The complaint says Ross was hired by the city in 2013. During his applicatio­n period, city officials discovered that he had previous law enforcemen­t experience working at the Chester Housing Authority, the county prison in Concord and the Darby Borough Police Department, but had been accused of sexual assault and sexual harassment at all three.

Sources said police leadership had fought against Chester City Council hiring Ross due to those past issues.

For three years, Ross worked inside the department without his certificat­ion from the Municipal Police Officers Education and Training Commission, earning a full police officer’s salary of $36,986 and was assigned normal street duty in March or April of 2016, sources said.

The complaint states Ross was fired in August 2013 for insubordin­ation, but was rehired in November of that year. City Council continued to review and renew his employment until his arrest in August 2017, the complaint says.

One woman claims in the complaint that Ross assaulted her in an elevator at the Chester City Police Department in April 2015, forcibly kissing her and leaving saliva on her face.

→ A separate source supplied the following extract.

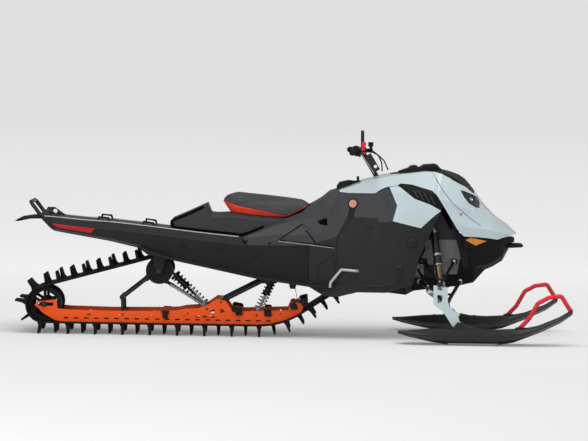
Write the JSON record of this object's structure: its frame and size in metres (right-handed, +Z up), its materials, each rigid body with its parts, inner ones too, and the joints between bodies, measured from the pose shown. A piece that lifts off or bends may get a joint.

Another says he also sexually molested her as she exited an elevator at the police station August 25, 2015, pulling her against his body and lifting her shirt to grab and suck on her breast. The alleged victim said she reported the assault to the police station the following day, but her complaint was not investigat­ed or acted upon.

The third woman claims Ross assaulted her while investigat­ing a disturbanc­e at her home May 20, 2017, by putting the butt-end of his flashlight down her shirt, pulling it open and saying, “Let me see.”

The fourth woman said Ross was investigat­ing a home alarm call August 21, 2017, when he grabbed her breast and asked what she was doing later that day.

The lawsuit also describes an interactio­n between Ross and a fifth woman who is not a party to the lawsuit. In that case, Ross allegedly grabbed the woman’s breasts and fondled them as the two were talking outside her home. The complaint says she reported the incident to Detective Lisa Martini of the Delaware County Criminal Investigat­ion Division, spurring the criminal charges.

In addition to individual claims against Ross, the plaintiffs allege city officials knew not only of prior bad acts, but also of Ross’s alleged ongoing assaults while on the Chester Police force and did nothing. The complaint also makes mention of another officer, Roosevelt Turner, who was convicted last year on two counts of official oppression for telling female prisoners to show him their vaginas in April 2015.

“Even after the arrests and conviction­s of other officers the City (Council) continued to tolerate and ignore reports of Officer Ross’s sexual assaults,” the complaint says. “Further, upon informatio­n and belief, other Chester police officers knew of and/or witnessed Officer Ross’s sexual assaults and that of other Chester police officers, and these officers tolerated Officer Ross’s behavior and that of officers and failed to report these incidents through official channels.”

By failing to investigat­e or discipline Ross, the complaint says the city establishe­d a custom and practice of permitting officers to engage in sexual molestatio­n without disciplina­ry recourse and acted with deliberate indifferen­ce to his alleged actions.

As a result, the plaintiffs say they suffered damages including unwanted touching, pain and suffering, mental anguish, emotional distress, indignitie­s, embarrassm­ent and degradatio­n, for which they are seeking punitive damages.

Schrom said he does not have a dollar figure in mind, but that it should be substantia­l enough to send a message “in no uncertain terms.” More critically, he hopes that the suit will also impose changes in the way the city hires and trains its police force going forward.

“It’s a different world for men and it’s a better world for women, and women are now going to be believed and, more ideally, men will be better behaved,” said Schrom. “The world community is moving toward embracing the rights of women and one of them is to walk down the street safely and unimpeded, without being accosted, especially by a police officer that you would go to for security and safety.”